18 of 289 comments (clear)

  1. How about this... by ufoman · · Score: 1, Interesting

    You go over to a friends house that has broadband and a CD-Writer (both are very popular these days) and download the patches onto a CD-R and take it home?

    --
    The following statement is false.
    The previous statement is true.
    Welcome to my world.
  2. Here the problem: by Sonic+McTails · · Score: 2, Interesting

    Linux makes it very easy to install new packages and upgrade packages from sources father away from the vendor. If a vendor tried to release a patch using delta versioning, it could totally wreck a system. Since neither RPM nor DPKG are designed to handle checking md5sum hashs against each file, and making sure the patch can be installed safely, it will have to wait until this feature is incomporaited into either system.

    --
    This signature was left intentionally blank.
  3. Re:Doesn't make as much sense to use for Linux by bluesguy_1 · · Score: 3, Interesting

    I disagree. I've used smartversion on Windows for a couple years now for making versioned archives of important files, and I wish Linux had something comparable. It's liked having a portable single tar.gz of an entire cvs repository without all the headaches...

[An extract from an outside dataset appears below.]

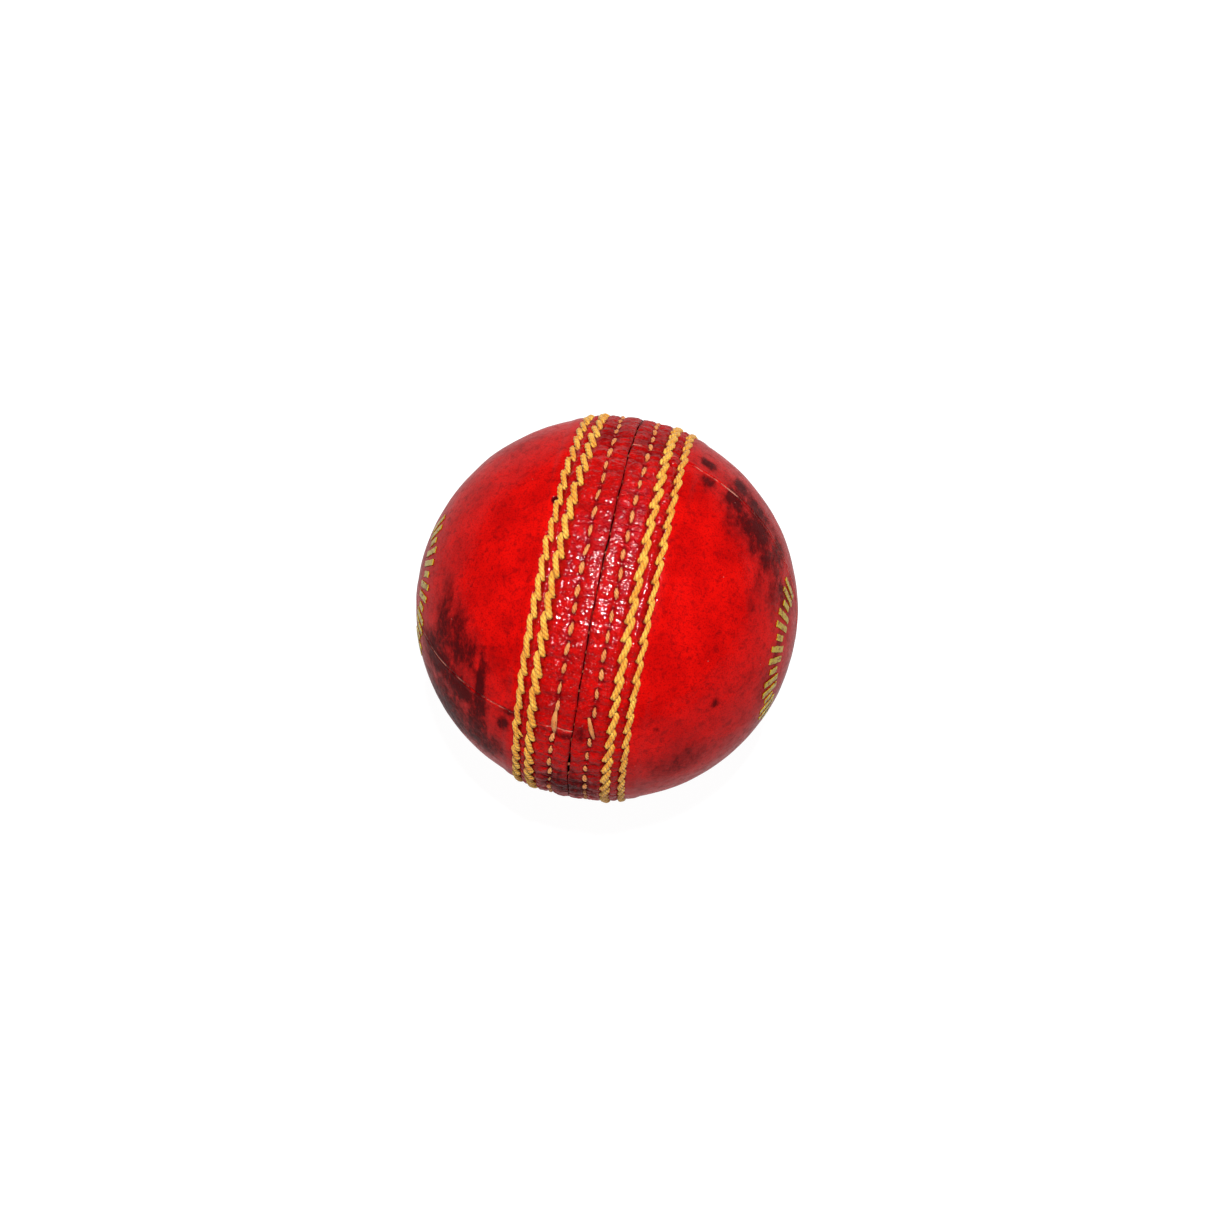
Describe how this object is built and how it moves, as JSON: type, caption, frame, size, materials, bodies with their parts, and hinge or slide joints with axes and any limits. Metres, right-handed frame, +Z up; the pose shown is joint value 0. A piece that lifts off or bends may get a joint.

  4. SUSE by DreadSpoon · · Score: 3, Interesting

    SUSE already does this.

    RPM in general, however, doesn't nicely support this feature. Either RPM needs to be extended/modified, or a new format needs to be made. While I favor a new format for many reasons other than this, modifying RPM is probably the best solution in order to provide backwards compatibility.

  5. Well... by iamdrscience · · Score: 2, Interesting

    On that topic, why does almost everybody distribute source code as gzipped tars instead of bzip2'ed tars (just about everybody that does use bzip2 also distributed gzips)? Sure, in the beginning gzip made more sense for people on slow machines, but nowadays the difference in the time it takes to decompress is trivial, whereas the compression benefits of bzip2 on text are phenomenal in my experience.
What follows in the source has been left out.